[The exercise] Quote the full listing word for word.

[Data extract]
* * * * * * * * *

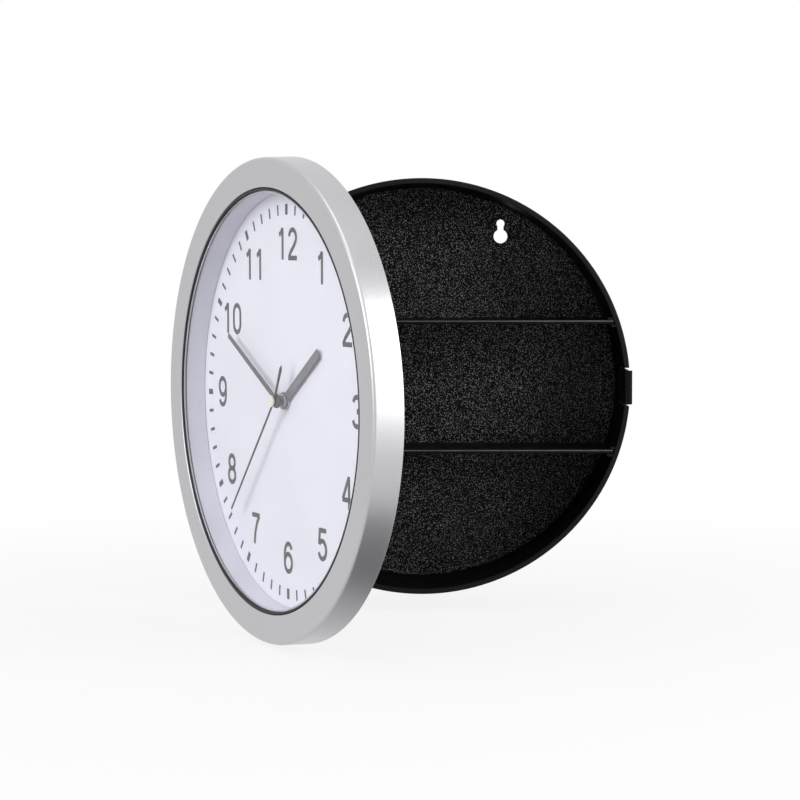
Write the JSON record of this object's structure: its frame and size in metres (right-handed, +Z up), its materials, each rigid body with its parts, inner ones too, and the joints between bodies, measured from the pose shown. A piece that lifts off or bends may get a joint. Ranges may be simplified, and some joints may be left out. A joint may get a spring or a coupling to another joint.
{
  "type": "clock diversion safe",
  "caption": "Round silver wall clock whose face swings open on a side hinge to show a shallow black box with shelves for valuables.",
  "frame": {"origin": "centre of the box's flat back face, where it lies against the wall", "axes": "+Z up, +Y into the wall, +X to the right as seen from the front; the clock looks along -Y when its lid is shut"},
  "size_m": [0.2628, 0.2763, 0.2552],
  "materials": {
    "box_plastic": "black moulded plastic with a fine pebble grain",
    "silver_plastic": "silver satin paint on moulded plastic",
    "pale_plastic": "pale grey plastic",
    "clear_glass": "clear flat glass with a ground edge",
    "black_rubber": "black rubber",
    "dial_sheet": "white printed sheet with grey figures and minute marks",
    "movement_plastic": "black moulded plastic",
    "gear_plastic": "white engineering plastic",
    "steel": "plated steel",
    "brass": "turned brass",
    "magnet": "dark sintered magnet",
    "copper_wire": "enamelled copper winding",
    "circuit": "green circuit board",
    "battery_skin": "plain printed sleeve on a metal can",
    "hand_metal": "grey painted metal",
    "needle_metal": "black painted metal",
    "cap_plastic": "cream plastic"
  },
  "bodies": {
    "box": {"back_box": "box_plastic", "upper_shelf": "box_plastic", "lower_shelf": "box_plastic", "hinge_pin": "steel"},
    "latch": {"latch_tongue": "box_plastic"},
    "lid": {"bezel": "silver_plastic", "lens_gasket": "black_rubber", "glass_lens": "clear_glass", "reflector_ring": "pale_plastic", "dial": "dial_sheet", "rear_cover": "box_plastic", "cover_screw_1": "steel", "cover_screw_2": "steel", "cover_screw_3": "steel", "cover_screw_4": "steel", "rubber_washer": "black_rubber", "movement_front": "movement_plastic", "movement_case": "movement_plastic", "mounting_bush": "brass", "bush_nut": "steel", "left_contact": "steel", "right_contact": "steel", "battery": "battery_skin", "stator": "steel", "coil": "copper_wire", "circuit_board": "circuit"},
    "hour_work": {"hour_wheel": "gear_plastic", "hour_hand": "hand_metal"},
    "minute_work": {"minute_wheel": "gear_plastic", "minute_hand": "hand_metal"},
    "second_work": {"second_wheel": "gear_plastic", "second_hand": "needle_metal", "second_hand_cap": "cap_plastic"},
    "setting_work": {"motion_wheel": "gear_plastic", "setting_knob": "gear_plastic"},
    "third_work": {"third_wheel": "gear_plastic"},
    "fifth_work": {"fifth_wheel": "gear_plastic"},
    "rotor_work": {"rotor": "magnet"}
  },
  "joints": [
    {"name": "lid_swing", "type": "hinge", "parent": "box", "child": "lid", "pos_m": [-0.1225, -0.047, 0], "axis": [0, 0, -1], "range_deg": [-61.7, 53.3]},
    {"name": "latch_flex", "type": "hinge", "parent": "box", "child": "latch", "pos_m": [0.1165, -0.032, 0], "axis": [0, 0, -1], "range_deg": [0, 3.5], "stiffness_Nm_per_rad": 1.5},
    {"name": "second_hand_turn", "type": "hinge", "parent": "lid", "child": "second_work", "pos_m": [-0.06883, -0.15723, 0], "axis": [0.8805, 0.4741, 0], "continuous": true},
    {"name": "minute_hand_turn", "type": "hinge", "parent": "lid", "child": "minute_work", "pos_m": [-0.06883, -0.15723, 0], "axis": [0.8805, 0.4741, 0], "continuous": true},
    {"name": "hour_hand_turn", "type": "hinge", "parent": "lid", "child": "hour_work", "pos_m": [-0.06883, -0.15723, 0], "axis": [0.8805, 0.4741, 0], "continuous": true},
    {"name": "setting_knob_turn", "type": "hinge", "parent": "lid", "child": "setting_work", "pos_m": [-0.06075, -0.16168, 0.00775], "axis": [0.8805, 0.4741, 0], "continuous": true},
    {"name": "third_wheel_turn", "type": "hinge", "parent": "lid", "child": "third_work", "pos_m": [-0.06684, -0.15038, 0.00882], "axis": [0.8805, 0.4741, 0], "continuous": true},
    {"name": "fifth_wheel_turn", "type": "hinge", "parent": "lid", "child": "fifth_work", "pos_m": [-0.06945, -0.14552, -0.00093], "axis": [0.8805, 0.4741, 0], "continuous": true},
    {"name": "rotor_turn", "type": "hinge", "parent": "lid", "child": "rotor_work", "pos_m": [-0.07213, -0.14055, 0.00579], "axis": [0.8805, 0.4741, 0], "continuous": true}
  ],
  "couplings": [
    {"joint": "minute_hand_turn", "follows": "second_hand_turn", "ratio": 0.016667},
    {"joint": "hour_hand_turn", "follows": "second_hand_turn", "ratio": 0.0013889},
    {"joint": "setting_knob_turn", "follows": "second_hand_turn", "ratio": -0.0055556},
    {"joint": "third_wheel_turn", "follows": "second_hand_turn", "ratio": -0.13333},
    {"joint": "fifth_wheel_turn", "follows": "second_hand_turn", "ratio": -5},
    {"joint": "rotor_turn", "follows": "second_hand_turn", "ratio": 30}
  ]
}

* * * * * * * * *

[Correct answer]
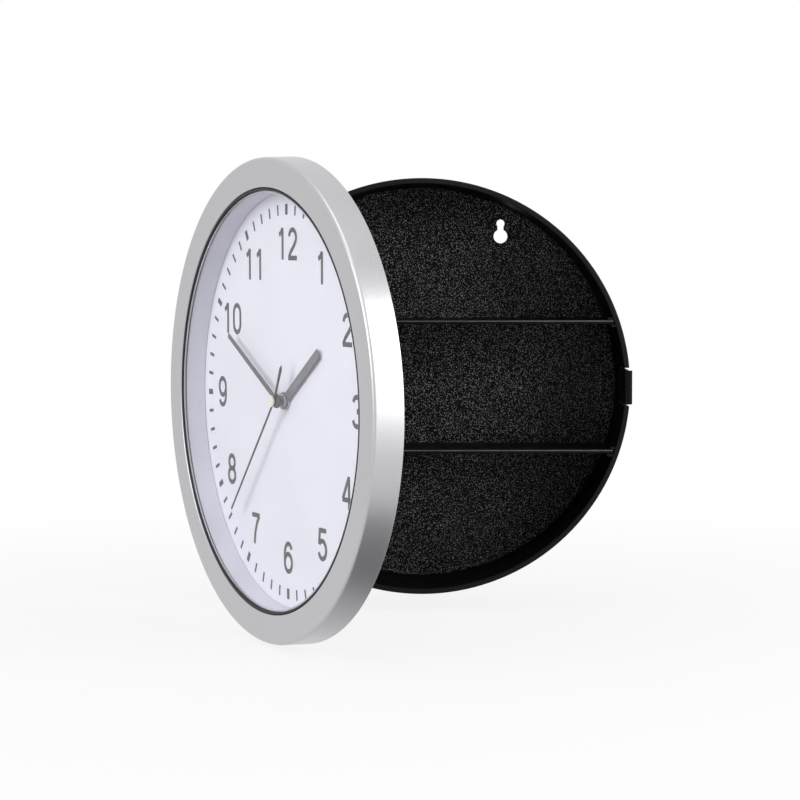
Write the JSON record of this object's structure: its frame and size in metres (right-handed, +Z up), its materials, each rigid body with its parts, inner ones too, and the joints between bodies, measured from the pose shown. A piece that lifts off or bends may get a joint. Ranges may be simplified, and some joints may be left out. A joint may get a spring or a coupling to another joint.
{
  "type": "clock diversion safe",
  "caption": "Round silver wall clock whose face swings open on a side hinge to show a shallow black box with shelves for valuables.",
  "frame": {"origin": "centre of the box's flat back face, where it lies against the wall", "axes": "+Z up, +Y into the wall, +X to the right as seen from the front; the clock looks along -Y when its lid is shut"},
  "size_m": [0.2628, 0.2763, 0.2552],
  "materials": {
    "box_plastic": "black moulded plastic with a fine pebble grain",
    "silver_plastic": "silver satin paint on moulded plastic",
    "pale_plastic": "pale grey plastic",
    "clear_glass": "clear flat glass with a ground edge",
    "black_rubber": "black rubber",
    "dial_sheet": "white printed sheet with grey figures and minute marks",
    "movement_plastic": "black moulded plastic",
    "gear_plastic": "white engineering plastic",
    "steel": "plated steel",
    "brass": "turned brass",
    "magnet": "dark sintered magnet",
    "copper_wire": "enamelled copper winding",
    "circuit": "green circuit board",
    "battery_skin": "plain printed sleeve on a metal can",
    "hand_metal": "grey painted metal",
    "needle_metal": "black painted metal",
    "cap_plastic": "cream plastic"
  },
  "bodies": {
    "box": {"back_box": "box_plastic", "upper_shelf": "box_plastic", "lower_shelf": "box_plastic", "hinge_pin": "steel"},
    "latch": {"latch_tongue": "box_plastic"},
    "lid": {"bezel": "silver_plastic", "lens_gasket": "black_rubber", "glass_lens": "clear_glass", "reflector_ring": "pale_plastic", "dial": "dial_sheet", "rear_cover": "box_plastic", "cover_screw_1": "steel", "cover_screw_2": "steel", "cover_screw_3": "steel", "cover_screw_4": "steel", "rubber_washer": "black_rubber", "movement_front": "movement_plastic", "movement_case": "movement_plastic", "mounting_bush": "brass", "bush_nut": "steel", "left_contact": "steel", "right_contact": "steel", "battery": "battery_skin", "stator": "steel", "coil": "copper_wire", "circuit_board": "circuit"},
    "hour_work": {"hour_wheel": "gear_plastic", "hour_hand": "hand_metal"},
    "minute_work": {"minute_wheel": "gear_plastic", "minute_hand": "hand_metal"},
    "second_work": {"second_wheel": "gear_plastic", "second_hand": "needle_metal", "second_hand_cap": "cap_plastic"},
    "setting_work": {"motion_wheel": "gear_plastic", "setting_knob": "gear_plastic"},
    "third_work": {"third_wheel": "gear_plastic"},
    "fifth_work": {"fifth_wheel": "gear_plastic"},
    "rotor_work": {"rotor": "magnet"}
  },
  "joints": [
    {"name": "lid_swing", "type": "hinge", "parent": "box", "child": "lid", "pos_m": [-0.1225, -0.047, 0], "axis": [0, 0, -1], "range_deg": [-61.7, 53.3]},
    {"name": "latch_flex", "type": "hinge", "parent": "box", "child": "latch", "pos_m": [0.1165, -0.032, 0], "axis": [0, 0, -1], "range_deg": [0, 3.5], "stiffness_Nm_per_rad": 1.5},
    {"name": "second_hand_turn", "type": "hinge", "parent": "lid", "child": "second_work", "pos_m": [-0.06883, -0.15723, 0], "axis": [0.8805, 0.4741, 0], "continuous": true},
    {"name": "minute_hand_turn", "type": "hinge", "parent": "lid", "child": "minute_work", "pos_m": [-0.06883, -0.15723, 0], "axis": [0.8805, 0.4741, 0], "continuous": true},
    {"name": "hour_hand_turn", "type": "hinge", "parent": "lid", "child": "hour_work", "pos_m": [-0.06883, -0.15723, 0], "axis": [0.8805, 0.4741, 0], "continuous": true},
    {"name": "setting_knob_turn", "type": "hinge", "parent": "lid", "child": "setting_work", "pos_m": [-0.06075, -0.16168, 0.00775], "axis": [0.8805, 0.4741, 0], "continuous": true},
    {"name": "third_wheel_turn", "type": "hinge", "parent": "lid", "child": "third_work", "pos_m": [-0.06684, -0.15038, 0.00882], "axis": [0.8805, 0.4741, 0], "continuous": true},
    {"name": "fifth_wheel_turn", "type": "hinge", "parent": "lid", "child": "fifth_work", "pos_m": [-0.06945, -0.14552, -0.00093], "axis": [0.8805, 0.4741, 0], "continuous": true},
    {"name": "rotor_turn", "type": "hinge", "parent": "lid", "child": "rotor_work", "pos_m": [-0.07213, -0.14055, 0.00579], "axis": [0.8805, 0.4741, 0], "continuous": true}
  ],
  "couplings": [
    {"joint": "minute_hand_turn", "follows": "second_hand_turn", "ratio": 0.016667},
    {"joint": "hour_hand_turn", "follows": "second_hand_turn", "ratio": 0.0013889},
    {"joint": "setting_knob_turn", "follows": "second_hand_turn", "ratio": -0.0055556},
    {"joint": "third_wheel_turn", "follows": "second_hand_turn", "ratio": -0.13333},
    {"joint": "fifth_wheel_turn", "follows": "second_hand_turn", "ratio": -5},
    {"joint": "rotor_turn", "follows": "second_hand_turn", "ratio": 30}
  ]
}